- [REQUIREMENTS]
Exactly reproduce the lines that follow.

- [INPUT RECORDS]
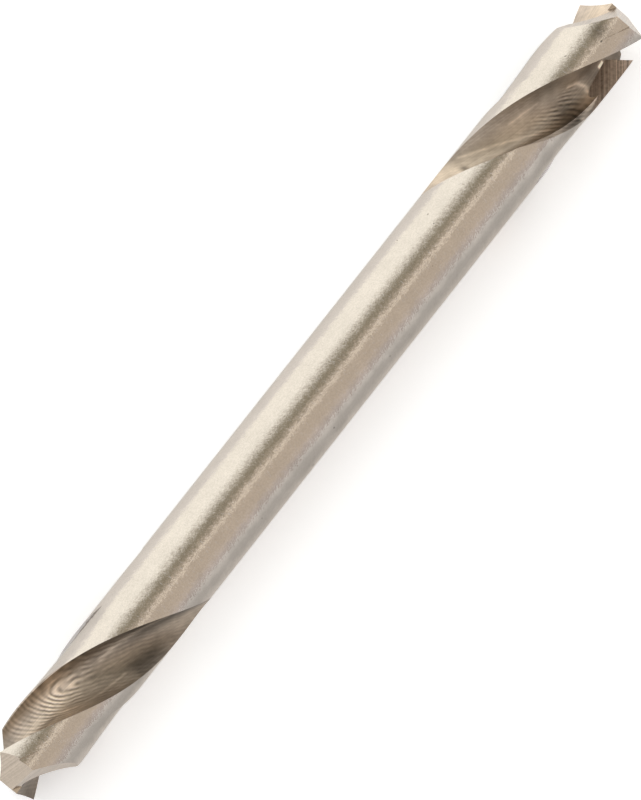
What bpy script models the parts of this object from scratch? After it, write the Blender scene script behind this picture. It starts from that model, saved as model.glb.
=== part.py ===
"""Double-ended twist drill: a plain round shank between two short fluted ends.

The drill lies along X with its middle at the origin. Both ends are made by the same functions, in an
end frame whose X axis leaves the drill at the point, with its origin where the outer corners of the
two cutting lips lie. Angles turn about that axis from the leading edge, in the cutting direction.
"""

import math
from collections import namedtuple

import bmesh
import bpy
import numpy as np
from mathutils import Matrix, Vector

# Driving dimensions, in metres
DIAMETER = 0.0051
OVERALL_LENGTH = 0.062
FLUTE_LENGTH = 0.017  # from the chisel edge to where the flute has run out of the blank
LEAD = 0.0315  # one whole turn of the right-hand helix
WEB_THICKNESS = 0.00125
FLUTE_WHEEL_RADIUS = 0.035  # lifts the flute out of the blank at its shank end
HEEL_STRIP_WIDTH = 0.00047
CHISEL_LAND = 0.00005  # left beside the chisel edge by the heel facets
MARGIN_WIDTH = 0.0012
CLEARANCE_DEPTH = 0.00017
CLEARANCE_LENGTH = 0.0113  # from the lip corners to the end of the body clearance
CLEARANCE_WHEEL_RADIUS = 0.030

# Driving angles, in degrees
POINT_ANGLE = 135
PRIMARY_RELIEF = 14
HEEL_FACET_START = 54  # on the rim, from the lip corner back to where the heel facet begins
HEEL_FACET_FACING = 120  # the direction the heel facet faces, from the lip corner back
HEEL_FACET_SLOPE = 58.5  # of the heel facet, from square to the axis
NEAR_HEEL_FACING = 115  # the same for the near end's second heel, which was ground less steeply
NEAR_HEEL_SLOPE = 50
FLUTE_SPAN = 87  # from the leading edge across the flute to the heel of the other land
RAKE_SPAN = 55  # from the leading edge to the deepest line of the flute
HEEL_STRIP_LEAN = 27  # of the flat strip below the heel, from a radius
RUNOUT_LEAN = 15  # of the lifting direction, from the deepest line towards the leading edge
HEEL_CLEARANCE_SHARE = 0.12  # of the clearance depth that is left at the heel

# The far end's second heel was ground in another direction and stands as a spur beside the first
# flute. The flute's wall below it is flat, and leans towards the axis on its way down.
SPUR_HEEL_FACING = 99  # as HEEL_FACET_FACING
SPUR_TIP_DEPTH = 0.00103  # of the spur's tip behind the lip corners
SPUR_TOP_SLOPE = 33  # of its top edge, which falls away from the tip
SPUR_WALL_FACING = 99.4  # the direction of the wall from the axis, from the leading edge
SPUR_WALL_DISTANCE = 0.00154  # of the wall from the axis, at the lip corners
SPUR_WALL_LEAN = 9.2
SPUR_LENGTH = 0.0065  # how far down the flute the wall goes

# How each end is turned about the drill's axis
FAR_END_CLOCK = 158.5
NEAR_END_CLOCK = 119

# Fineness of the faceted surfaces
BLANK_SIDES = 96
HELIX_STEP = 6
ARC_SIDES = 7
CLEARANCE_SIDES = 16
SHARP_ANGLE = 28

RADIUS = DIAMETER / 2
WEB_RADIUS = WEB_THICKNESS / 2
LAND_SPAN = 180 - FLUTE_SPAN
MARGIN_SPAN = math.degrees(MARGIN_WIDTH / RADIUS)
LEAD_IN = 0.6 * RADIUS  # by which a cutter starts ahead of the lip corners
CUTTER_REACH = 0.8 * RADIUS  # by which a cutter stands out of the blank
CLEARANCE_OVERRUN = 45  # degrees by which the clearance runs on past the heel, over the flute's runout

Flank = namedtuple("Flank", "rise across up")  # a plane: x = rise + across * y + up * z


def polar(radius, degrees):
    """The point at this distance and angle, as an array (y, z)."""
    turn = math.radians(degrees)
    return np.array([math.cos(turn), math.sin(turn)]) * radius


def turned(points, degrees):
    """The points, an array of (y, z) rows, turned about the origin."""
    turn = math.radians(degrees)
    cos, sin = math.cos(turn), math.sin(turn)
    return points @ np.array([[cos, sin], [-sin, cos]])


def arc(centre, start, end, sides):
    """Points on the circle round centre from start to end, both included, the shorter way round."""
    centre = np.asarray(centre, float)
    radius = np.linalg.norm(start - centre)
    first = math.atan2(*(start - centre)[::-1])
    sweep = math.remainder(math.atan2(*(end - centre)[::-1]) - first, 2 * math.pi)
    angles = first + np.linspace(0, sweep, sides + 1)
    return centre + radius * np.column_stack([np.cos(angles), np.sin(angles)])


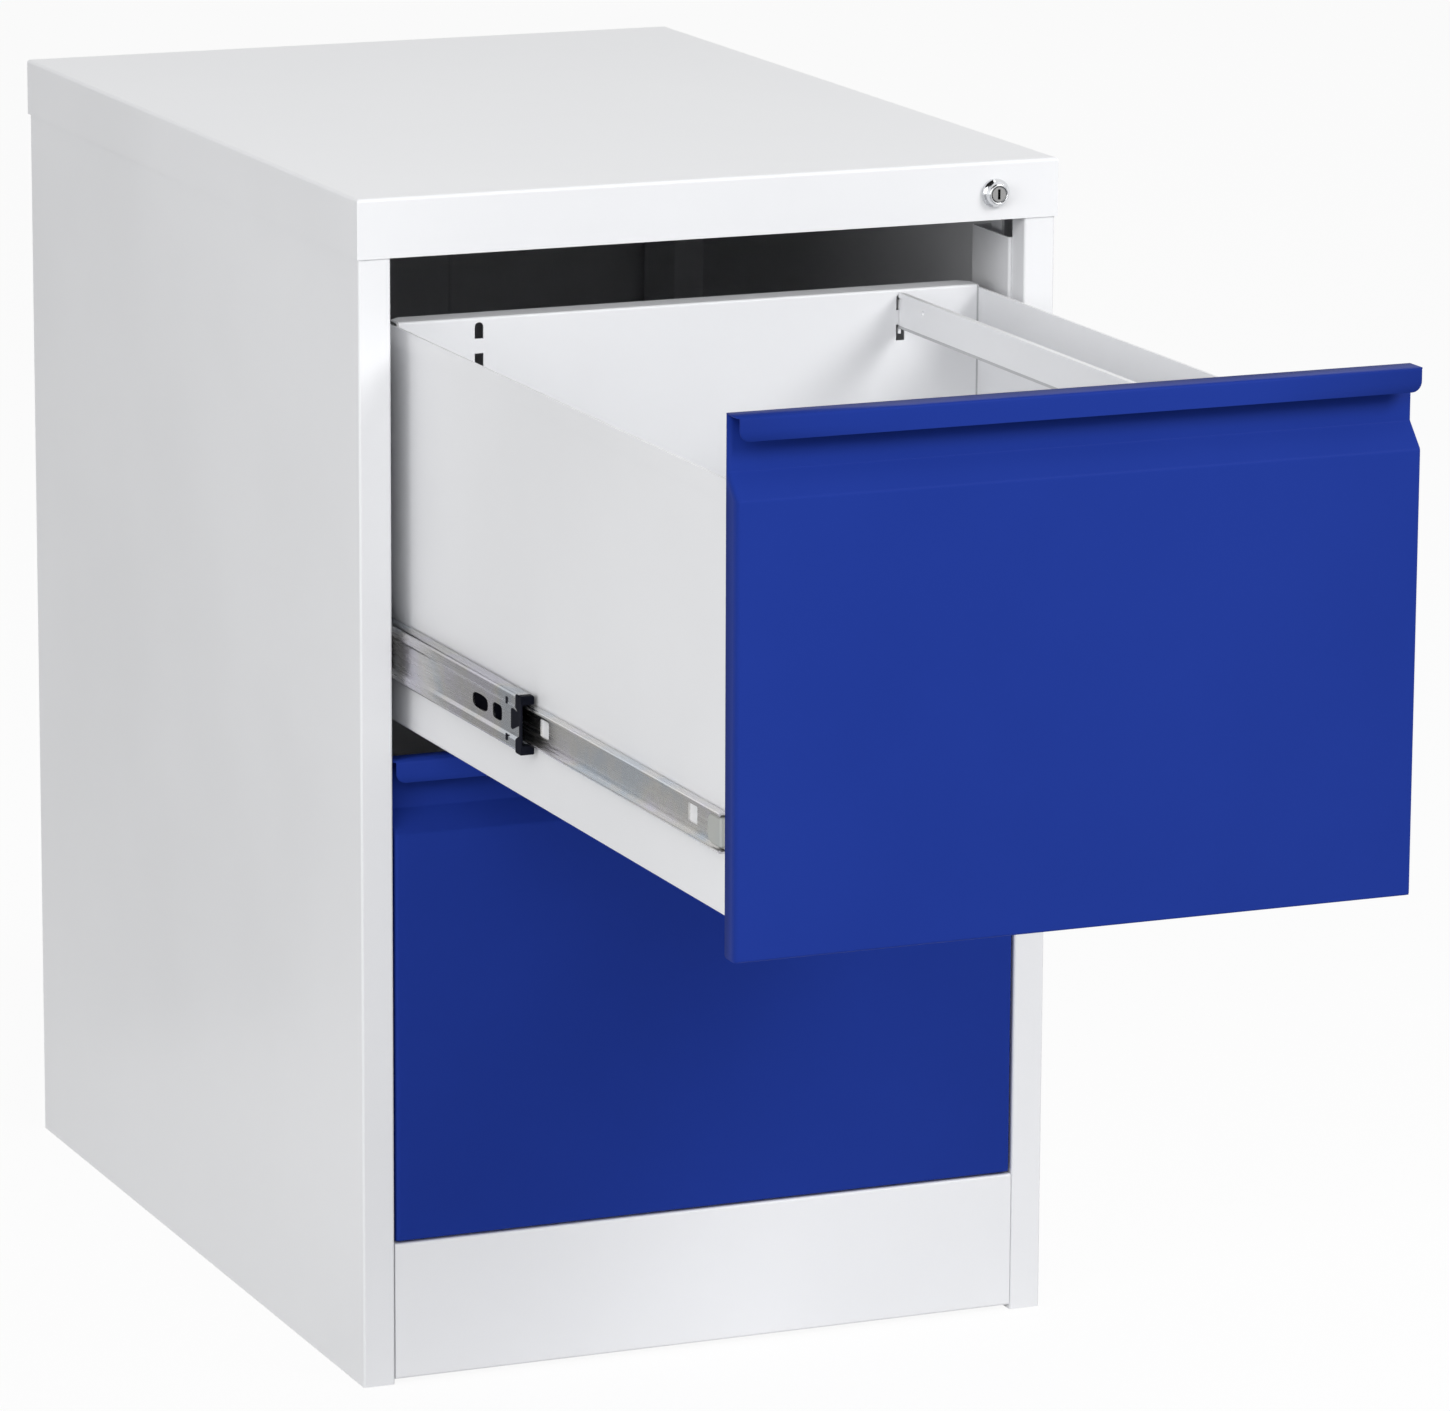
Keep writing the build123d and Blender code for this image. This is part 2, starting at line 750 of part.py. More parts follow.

- [WRITTEN ANSWER]
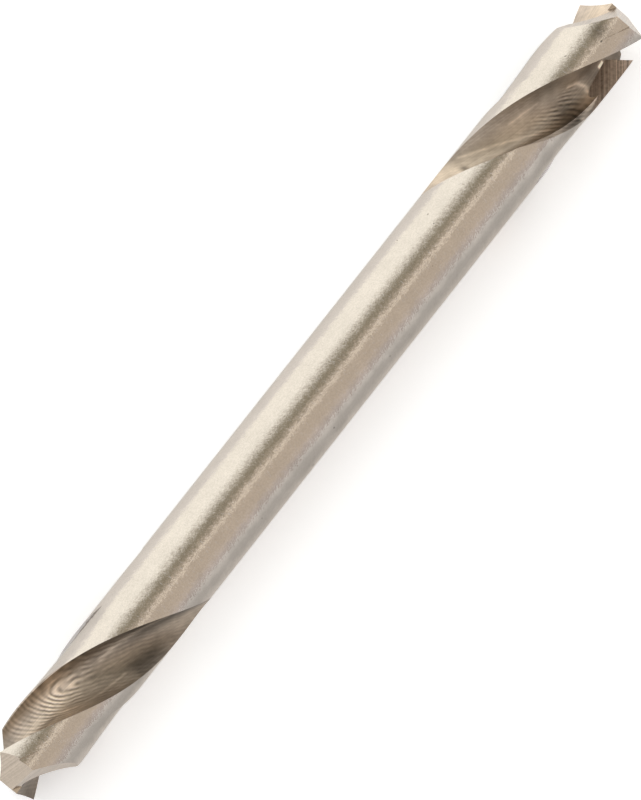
What bpy script models the parts of this object from scratch? After it, write the Blender scene script behind this picture. It starts from that model, saved as model.glb.
=== part.py ===
"""Double-ended twist drill: a plain round shank between two short fluted ends.

The drill lies along X with its middle at the origin. Both ends are made by the same functions, in an
end frame whose X axis leaves the drill at the point, with its origin where the outer corners of the
two cutting lips lie. Angles turn about that axis from the leading edge, in the cutting direction.
"""

import math
from collections import namedtuple

import bmesh
import bpy
import numpy as np
from mathutils import Matrix, Vector

# Driving dimensions, in metres
DIAMETER = 0.0051
OVERALL_LENGTH = 0.062
FLUTE_LENGTH = 0.017  # from the chisel edge to where the flute has run out of the blank
LEAD = 0.0315  # one whole turn of the right-hand helix
WEB_THICKNESS = 0.00125
FLUTE_WHEEL_RADIUS = 0.035  # lifts the flute out of the blank at its shank end
HEEL_STRIP_WIDTH = 0.00047
CHISEL_LAND = 0.00005  # left beside the chisel edge by the heel facets
MARGIN_WIDTH = 0.0012
CLEARANCE_DEPTH = 0.00017
CLEARANCE_LENGTH = 0.0113  # from the lip corners to the end of the body clearance
CLEARANCE_WHEEL_RADIUS = 0.030

# Driving angles, in degrees
POINT_ANGLE = 135
PRIMARY_RELIEF = 14
HEEL_FACET_START = 54  # on the rim, from the lip corner back to where the heel facet begins
HEEL_FACET_FACING = 120  # the direction the heel facet faces, from the lip corner back
HEEL_FACET_SLOPE = 58.5  # of the heel facet, from square to the axis
NEAR_HEEL_FACING = 115  # the same for the near end's second heel, which was ground less steeply
NEAR_HEEL_SLOPE = 50
FLUTE_SPAN = 87  # from the leading edge across the flute to the heel of the other land
RAKE_SPAN = 55  # from the leading edge to the deepest line of the flute
HEEL_STRIP_LEAN = 27  # of the flat strip below the heel, from a radius
RUNOUT_LEAN = 15  # of the lifting direction, from the deepest line towards the leading edge
HEEL_CLEARANCE_SHARE = 0.12  # of the clearance depth that is left at the heel

# The far end's second heel was ground in another direction and stands as a spur beside the first
# flute. The flute's wall below it is flat, and leans towards the axis on its way down.
SPUR_HEEL_FACING = 99  # as HEEL_FACET_FACING
SPUR_TIP_DEPTH = 0.00103  # of the spur's tip behind the lip corners
SPUR_TOP_SLOPE = 33  # of its top edge, which falls away from the tip
SPUR_WALL_FACING = 99.4  # the direction of the wall from the axis, from the leading edge
SPUR_WALL_DISTANCE = 0.00154  # of the wall from the axis, at the lip corners
SPUR_WALL_LEAN = 9.2
SPUR_LENGTH = 0.0065  # how far down the flute the wall goes

# How each end is turned about the drill's axis
FAR_END_CLOCK = 158.5
NEAR_END_CLOCK = 119

# Fineness of the faceted surfaces
BLANK_SIDES = 96
HELIX_STEP = 6
ARC_SIDES = 7
CLEARANCE_SIDES = 16
SHARP_ANGLE = 28

RADIUS = DIAMETER / 2
WEB_RADIUS = WEB_THICKNESS / 2
LAND_SPAN = 180 - FLUTE_SPAN
MARGIN_SPAN = math.degrees(MARGIN_WIDTH / RADIUS)
LEAD_IN = 0.6 * RADIUS  # by which a cutter starts ahead of the lip corners
CUTTER_REACH = 0.8 * RADIUS  # by which a cutter stands out of the blank
CLEARANCE_OVERRUN = 45  # degrees by which the clearance runs on past the heel, over the flute's runout

Flank = namedtuple("Flank", "rise across up")  # a plane: x = rise + across * y + up * z


def polar(radius, degrees):
    """The point at this distance and angle, as an array (y, z)."""
    turn = math.radians(degrees)
    return np.array([math.cos(turn), math.sin(turn)]) * radius


def turned(points, degrees):
    """The points, an array of (y, z) rows, turned about the origin."""
    turn = math.radians(degrees)
    cos, sin = math.cos(turn), math.sin(turn)
    return points @ np.array([[cos, sin], [-sin, cos]])


def arc(centre, start, end, sides):
    """Points on the circle round centre from start to end, both included, the shorter way round."""
    centre = np.asarray(centre, float)
    radius = np.linalg.norm(start - centre)
    first = math.atan2(*(start - centre)[::-1])
    sweep = math.remainder(math.atan2(*(end - centre)[::-1]) - first, 2 * math.pi)
    angles = first + np.linspace(0, sweep, sides + 1)
    return centre + radius * np.column_stack([np.cos(angles), np.sin(angles)])


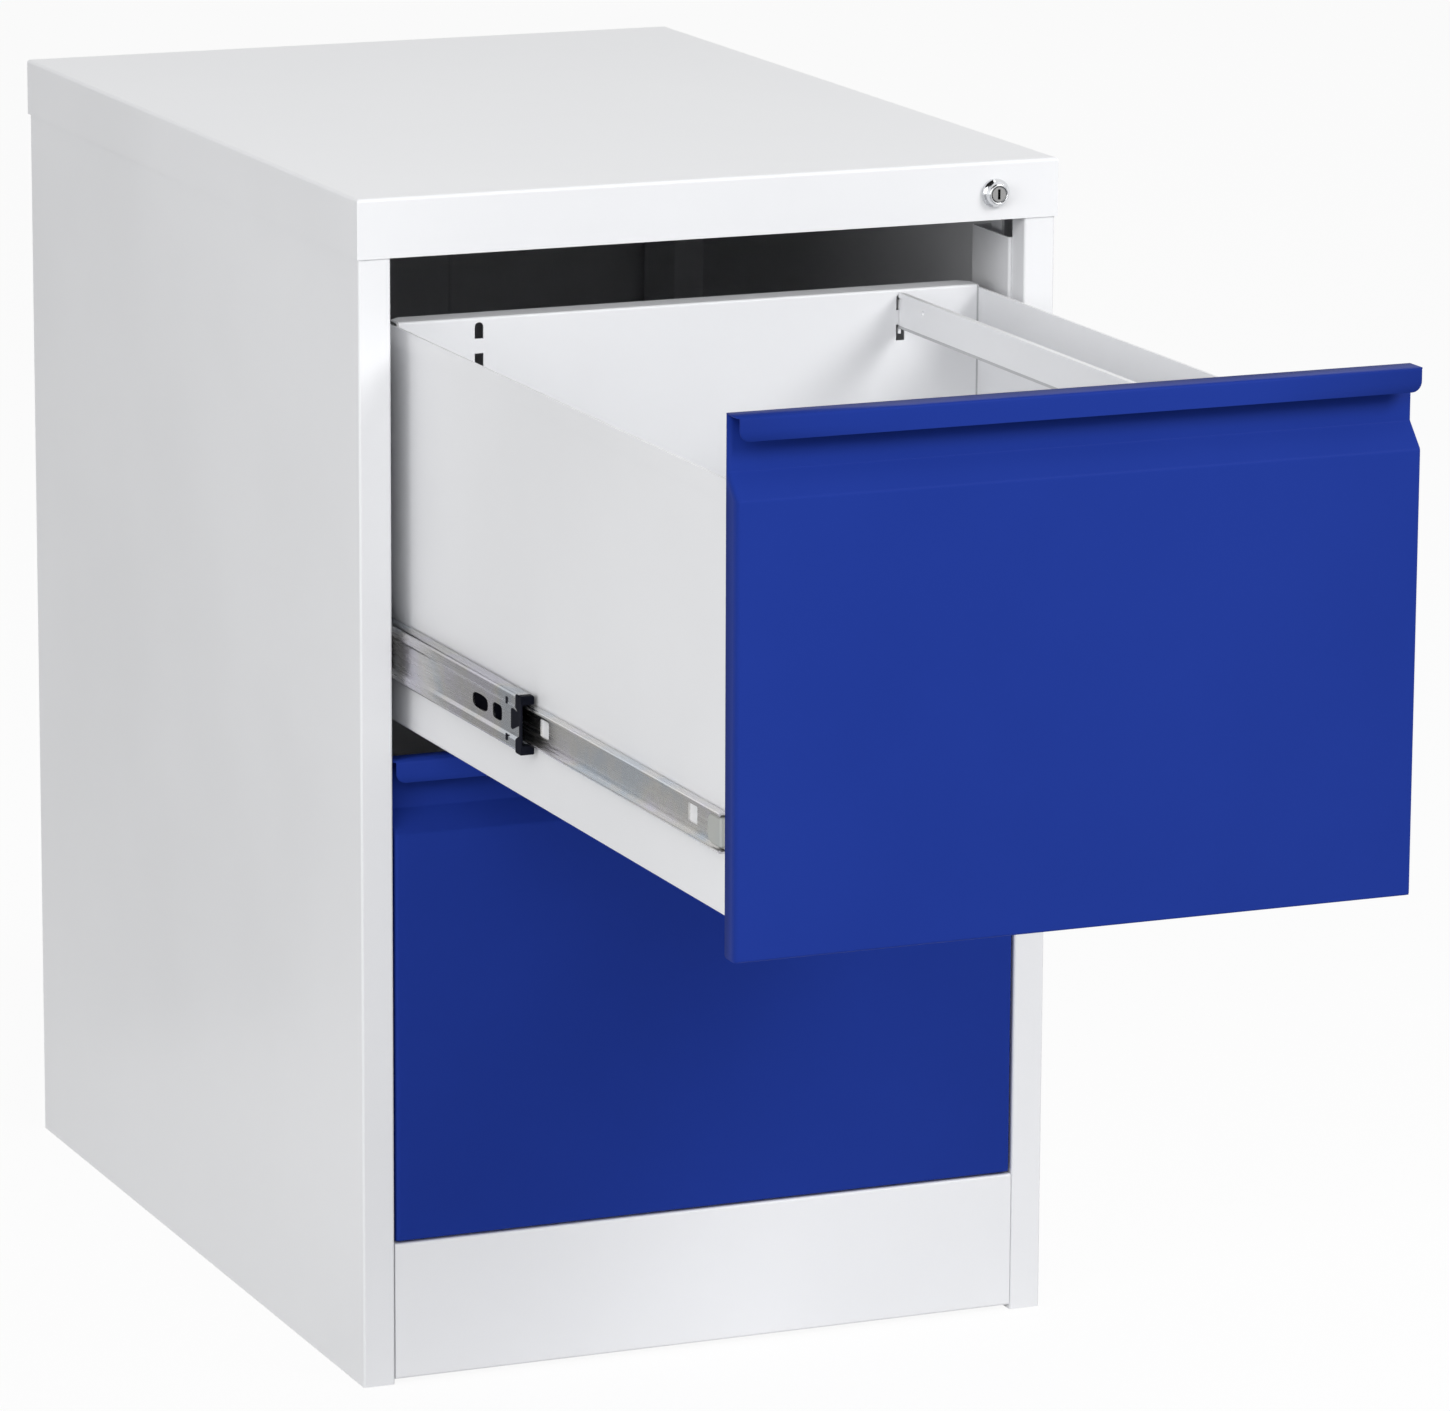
Keep writing the build123d and Blender code for this image. This is part 2, starting at line 750 of part.py. More parts follow.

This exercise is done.